Doch das System kann noch mehr, ermöglicht es doch, Verkehrsstörungen zu prognostizieren, bevor diese tatsächlich eintreten. Wenn GPS-Daten beispielsweise eine zunehmende Menge von sich auf einer Autobahn bewegenden Fahrzeugen anzeigen, kann daraus auf eine bevorstehende Überlastung geschlossen werden. Auch können aus Informationen über Witterungsverhältnisse Rückschlüsse auf die Abfahrtszeiten von Fähren oder Flugzeugen gezogen werden. Mit Hilfe dieser Informationen können die geplanten Routen frühzeitig optimiert werden, damit der Kunde die Ware auch tatsächlich in den Händen hält, kaum dass er sie im Netz geordert hat.
Als Alternative dazu bietet sich eventuell wieder der Webgigant aus den USA an, der den Markt zumindest mittelfristig mit seinen Lieferdrohnen direkt aus der Luft bedienen will. Aus Sicht der Firma ist dies sicher eine gute Gelegenheit, seinen Prime Now-Service mit Hilfe des Warentransports per Drohne zu optimieren. Staus, überfüllte Straßen oder fehlender Parkraum für die Lieferfahrzeuge: All dies würde der schnellen Zustellung nicht mehr im Wege stehen.

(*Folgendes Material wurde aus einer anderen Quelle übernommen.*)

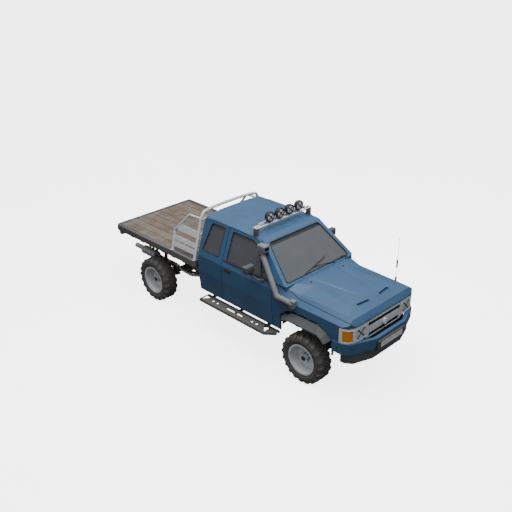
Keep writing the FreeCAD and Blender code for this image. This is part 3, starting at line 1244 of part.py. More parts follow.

Manager des Unternehmens fordern bereits spezielle Luftkorridore für die unbemannten Fluggeräte. So könnten Lieferdrohnen in Höhen zwischen 60 und 120 Metern operieren, wo sie den Flugverkehr nicht stören. Technisch möglich ist der Warentransport per Drohne ohne größere Probleme. Getestet werden die Geräte bereits, unter anderem in Kanada. Problematisch sind zur Zeit noch die erforderlichen behördlichen Genehmigungen. Doch sind diese erst aus dem Weg geräumt, dann wäre Prime Air, die Zusendung innerhalb von 30 bis 60 Minuten nach Bestellung, nicht mehr bloße Zukunftsmusik. Die Frage ist, welcher Kunde die nicht unbeträchtlichen Zusatzkosten für diesen Service aufbringen würde. Aber darauf hat Amazon mit seinen Algorithmen sicher bereits eine Antwort.